▼

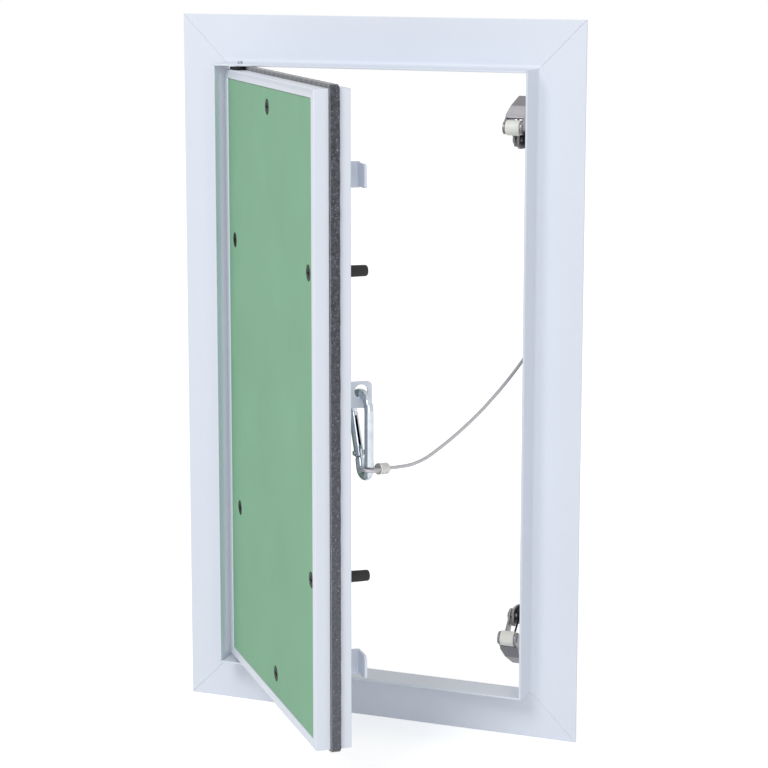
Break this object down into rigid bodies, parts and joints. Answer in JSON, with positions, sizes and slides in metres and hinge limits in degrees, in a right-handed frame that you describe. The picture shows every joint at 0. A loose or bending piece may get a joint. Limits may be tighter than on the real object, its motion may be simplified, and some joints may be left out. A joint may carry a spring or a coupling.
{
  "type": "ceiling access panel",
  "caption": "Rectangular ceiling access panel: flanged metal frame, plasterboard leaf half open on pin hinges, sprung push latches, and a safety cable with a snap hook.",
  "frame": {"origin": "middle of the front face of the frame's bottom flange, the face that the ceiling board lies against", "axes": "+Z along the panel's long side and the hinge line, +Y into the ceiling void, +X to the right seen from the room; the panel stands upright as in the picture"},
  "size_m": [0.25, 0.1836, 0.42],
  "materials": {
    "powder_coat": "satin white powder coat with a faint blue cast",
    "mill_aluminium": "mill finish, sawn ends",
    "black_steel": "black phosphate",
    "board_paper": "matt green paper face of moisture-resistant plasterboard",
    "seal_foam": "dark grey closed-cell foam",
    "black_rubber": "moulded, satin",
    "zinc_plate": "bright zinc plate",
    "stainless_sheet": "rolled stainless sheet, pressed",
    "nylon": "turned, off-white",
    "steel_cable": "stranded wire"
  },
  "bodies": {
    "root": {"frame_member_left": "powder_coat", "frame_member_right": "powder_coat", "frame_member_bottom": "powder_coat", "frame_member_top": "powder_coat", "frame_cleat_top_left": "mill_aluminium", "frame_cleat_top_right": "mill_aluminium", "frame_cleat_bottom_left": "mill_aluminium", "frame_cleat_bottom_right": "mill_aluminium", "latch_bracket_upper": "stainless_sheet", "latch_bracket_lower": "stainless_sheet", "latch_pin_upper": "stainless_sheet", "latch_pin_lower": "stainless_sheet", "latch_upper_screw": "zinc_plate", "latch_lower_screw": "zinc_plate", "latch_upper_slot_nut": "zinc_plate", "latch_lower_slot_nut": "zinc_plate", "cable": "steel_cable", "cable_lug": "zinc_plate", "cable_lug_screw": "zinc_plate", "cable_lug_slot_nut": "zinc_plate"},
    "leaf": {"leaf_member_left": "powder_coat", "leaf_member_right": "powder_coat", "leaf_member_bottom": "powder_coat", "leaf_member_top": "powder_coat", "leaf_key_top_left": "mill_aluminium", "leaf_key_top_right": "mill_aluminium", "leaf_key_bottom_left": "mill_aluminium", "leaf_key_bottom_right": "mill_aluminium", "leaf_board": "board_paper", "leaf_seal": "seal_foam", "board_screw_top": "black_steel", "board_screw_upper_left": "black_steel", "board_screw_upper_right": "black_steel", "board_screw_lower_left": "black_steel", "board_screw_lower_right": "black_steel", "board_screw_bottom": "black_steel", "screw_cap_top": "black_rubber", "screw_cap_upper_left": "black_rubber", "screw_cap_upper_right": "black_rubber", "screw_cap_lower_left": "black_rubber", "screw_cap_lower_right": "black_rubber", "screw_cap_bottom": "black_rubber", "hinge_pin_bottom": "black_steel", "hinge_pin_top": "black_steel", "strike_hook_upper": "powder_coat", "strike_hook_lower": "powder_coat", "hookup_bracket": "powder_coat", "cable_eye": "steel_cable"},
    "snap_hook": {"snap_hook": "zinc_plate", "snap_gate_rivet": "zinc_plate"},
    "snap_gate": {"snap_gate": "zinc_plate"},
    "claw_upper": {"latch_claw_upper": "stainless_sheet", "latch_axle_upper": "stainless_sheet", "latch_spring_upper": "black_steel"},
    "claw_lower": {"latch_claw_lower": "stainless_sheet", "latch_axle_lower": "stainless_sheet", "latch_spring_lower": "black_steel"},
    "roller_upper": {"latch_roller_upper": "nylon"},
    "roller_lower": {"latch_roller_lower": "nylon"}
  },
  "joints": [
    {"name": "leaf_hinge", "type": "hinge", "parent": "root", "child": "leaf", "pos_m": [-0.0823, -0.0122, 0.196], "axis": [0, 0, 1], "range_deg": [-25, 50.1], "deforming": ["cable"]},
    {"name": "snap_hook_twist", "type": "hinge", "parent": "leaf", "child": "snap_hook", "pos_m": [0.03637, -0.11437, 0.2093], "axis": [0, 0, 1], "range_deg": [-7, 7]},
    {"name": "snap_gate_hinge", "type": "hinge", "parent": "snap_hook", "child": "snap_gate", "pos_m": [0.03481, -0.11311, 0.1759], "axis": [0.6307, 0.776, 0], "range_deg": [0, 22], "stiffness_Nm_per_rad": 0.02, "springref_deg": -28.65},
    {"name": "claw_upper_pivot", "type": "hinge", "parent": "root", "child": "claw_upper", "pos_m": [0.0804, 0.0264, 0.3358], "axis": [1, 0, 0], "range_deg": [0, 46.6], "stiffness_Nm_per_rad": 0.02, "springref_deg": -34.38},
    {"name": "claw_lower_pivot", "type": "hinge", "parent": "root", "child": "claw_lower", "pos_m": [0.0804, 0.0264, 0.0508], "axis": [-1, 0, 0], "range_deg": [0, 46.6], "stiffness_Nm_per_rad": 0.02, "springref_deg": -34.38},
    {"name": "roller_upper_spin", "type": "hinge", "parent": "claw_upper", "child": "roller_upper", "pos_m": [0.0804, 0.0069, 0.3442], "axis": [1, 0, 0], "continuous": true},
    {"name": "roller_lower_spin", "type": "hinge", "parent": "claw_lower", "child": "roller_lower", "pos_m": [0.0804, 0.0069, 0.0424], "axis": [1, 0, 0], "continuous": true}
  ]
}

▲

Take the material above and return all of it exactly.

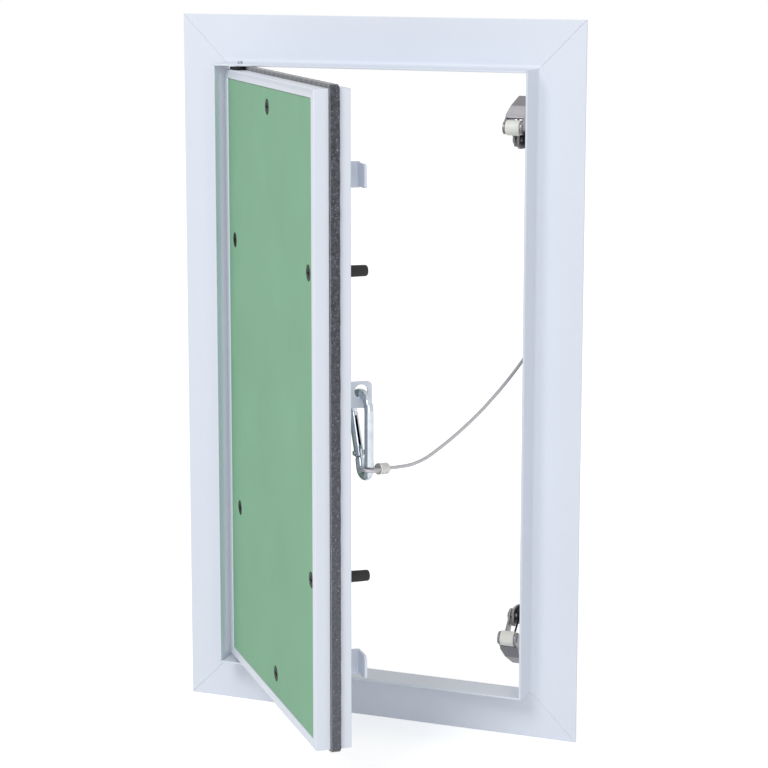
Break this object down into rigid bodies, parts and joints. Answer in JSON, with positions, sizes and slides in metres and hinge limits in degrees, in a right-handed frame that you describe. The picture shows every joint at 0. A loose or bending piece may get a joint. Limits may be tighter than on the real object, its motion may be simplified, and some joints may be left out. A joint may carry a spring or a coupling.
{
  "type": "ceiling access panel",
  "caption": "Rectangular ceiling access panel: flanged metal frame, plasterboard leaf half open on pin hinges, sprung push latches, and a safety cable with a snap hook.",
  "frame": {"origin": "middle of the front face of the frame's bottom flange, the face that the ceiling board lies against", "axes": "+Z along the panel's long side and the hinge line, +Y into the ceiling void, +X to the right seen from the room; the panel stands upright as in the picture"},
  "size_m": [0.25, 0.1836, 0.42],
  "materials": {
    "powder_coat": "satin white powder coat with a faint blue cast",
    "mill_aluminium": "mill finish, sawn ends",
    "black_steel": "black phosphate",
    "board_paper": "matt green paper face of moisture-resistant plasterboard",
    "seal_foam": "dark grey closed-cell foam",
    "black_rubber": "moulded, satin",
    "zinc_plate": "bright zinc plate",
    "stainless_sheet": "rolled stainless sheet, pressed",
    "nylon": "turned, off-white",
    "steel_cable": "stranded wire"
  },
  "bodies": {
    "root": {"frame_member_left": "powder_coat", "frame_member_right": "powder_coat", "frame_member_bottom": "powder_coat", "frame_member_top": "powder_coat", "frame_cleat_top_left": "mill_aluminium", "frame_cleat_top_right": "mill_aluminium", "frame_cleat_bottom_left": "mill_aluminium", "frame_cleat_bottom_right": "mill_aluminium", "latch_bracket_upper": "stainless_sheet", "latch_bracket_lower": "stainless_sheet", "latch_pin_upper": "stainless_sheet", "latch_pin_lower": "stainless_sheet", "latch_upper_screw": "zinc_plate", "latch_lower_screw": "zinc_plate", "latch_upper_slot_nut": "zinc_plate", "latch_lower_slot_nut": "zinc_plate", "cable": "steel_cable", "cable_lug": "zinc_plate", "cable_lug_screw": "zinc_plate", "cable_lug_slot_nut": "zinc_plate"},
    "leaf": {"leaf_member_left": "powder_coat", "leaf_member_right": "powder_coat", "leaf_member_bottom": "powder_coat", "leaf_member_top": "powder_coat", "leaf_key_top_left": "mill_aluminium", "leaf_key_top_right": "mill_aluminium", "leaf_key_bottom_left": "mill_aluminium", "leaf_key_bottom_right": "mill_aluminium", "leaf_board": "board_paper", "leaf_seal": "seal_foam", "board_screw_top": "black_steel", "board_screw_upper_left": "black_steel", "board_screw_upper_right": "black_steel", "board_screw_lower_left": "black_steel", "board_screw_lower_right": "black_steel", "board_screw_bottom": "black_steel", "screw_cap_top": "black_rubber", "screw_cap_upper_left": "black_rubber", "screw_cap_upper_right": "black_rubber", "screw_cap_lower_left": "black_rubber", "screw_cap_lower_right": "black_rubber", "screw_cap_bottom": "black_rubber", "hinge_pin_bottom": "black_steel", "hinge_pin_top": "black_steel", "strike_hook_upper": "powder_coat", "strike_hook_lower": "powder_coat", "hookup_bracket": "powder_coat", "cable_eye": "steel_cable"},
    "snap_hook": {"snap_hook": "zinc_plate", "snap_gate_rivet": "zinc_plate"},
    "snap_gate": {"snap_gate": "zinc_plate"},
    "claw_upper": {"latch_claw_upper": "stainless_sheet", "latch_axle_upper": "stainless_sheet", "latch_spring_upper": "black_steel"},
    "claw_lower": {"latch_claw_lower": "stainless_sheet", "latch_axle_lower": "stainless_sheet", "latch_spring_lower": "black_steel"},
    "roller_upper": {"latch_roller_upper": "nylon"},
    "roller_lower": {"latch_roller_lower": "nylon"}
  },
  "joints": [
    {"name": "leaf_hinge", "type": "hinge", "parent": "root", "child": "leaf", "pos_m": [-0.0823, -0.0122, 0.196], "axis": [0, 0, 1], "range_deg": [-25, 50.1], "deforming": ["cable"]},
    {"name": "snap_hook_twist", "type": "hinge", "parent": "leaf", "child": "snap_hook", "pos_m": [0.03637, -0.11437, 0.2093], "axis": [0, 0, 1], "range_deg": [-7, 7]},
    {"name": "snap_gate_hinge", "type": "hinge", "parent": "snap_hook", "child": "snap_gate", "pos_m": [0.03481, -0.11311, 0.1759], "axis": [0.6307, 0.776, 0], "range_deg": [0, 22], "stiffness_Nm_per_rad": 0.02, "springref_deg": -28.65},
    {"name": "claw_upper_pivot", "type": "hinge", "parent": "root", "child": "claw_upper", "pos_m": [0.0804, 0.0264, 0.3358], "axis": [1, 0, 0], "range_deg": [0, 46.6], "stiffness_Nm_per_rad": 0.02, "springref_deg": -34.38},
    {"name": "claw_lower_pivot", "type": "hinge", "parent": "root", "child": "claw_lower", "pos_m": [0.0804, 0.0264, 0.0508], "axis": [-1, 0, 0], "range_deg": [0, 46.6], "stiffness_Nm_per_rad": 0.02, "springref_deg": -34.38},
    {"name": "roller_upper_spin", "type": "hinge", "parent": "claw_upper", "child": "roller_upper", "pos_m": [0.0804, 0.0069, 0.3442], "axis": [1, 0, 0], "continuous": true},
    {"name": "roller_lower_spin", "type": "hinge", "parent": "claw_lower", "child": "roller_lower", "pos_m": [0.0804, 0.0069, 0.0424], "axis": [1, 0, 0], "continuous": true}
  ]
}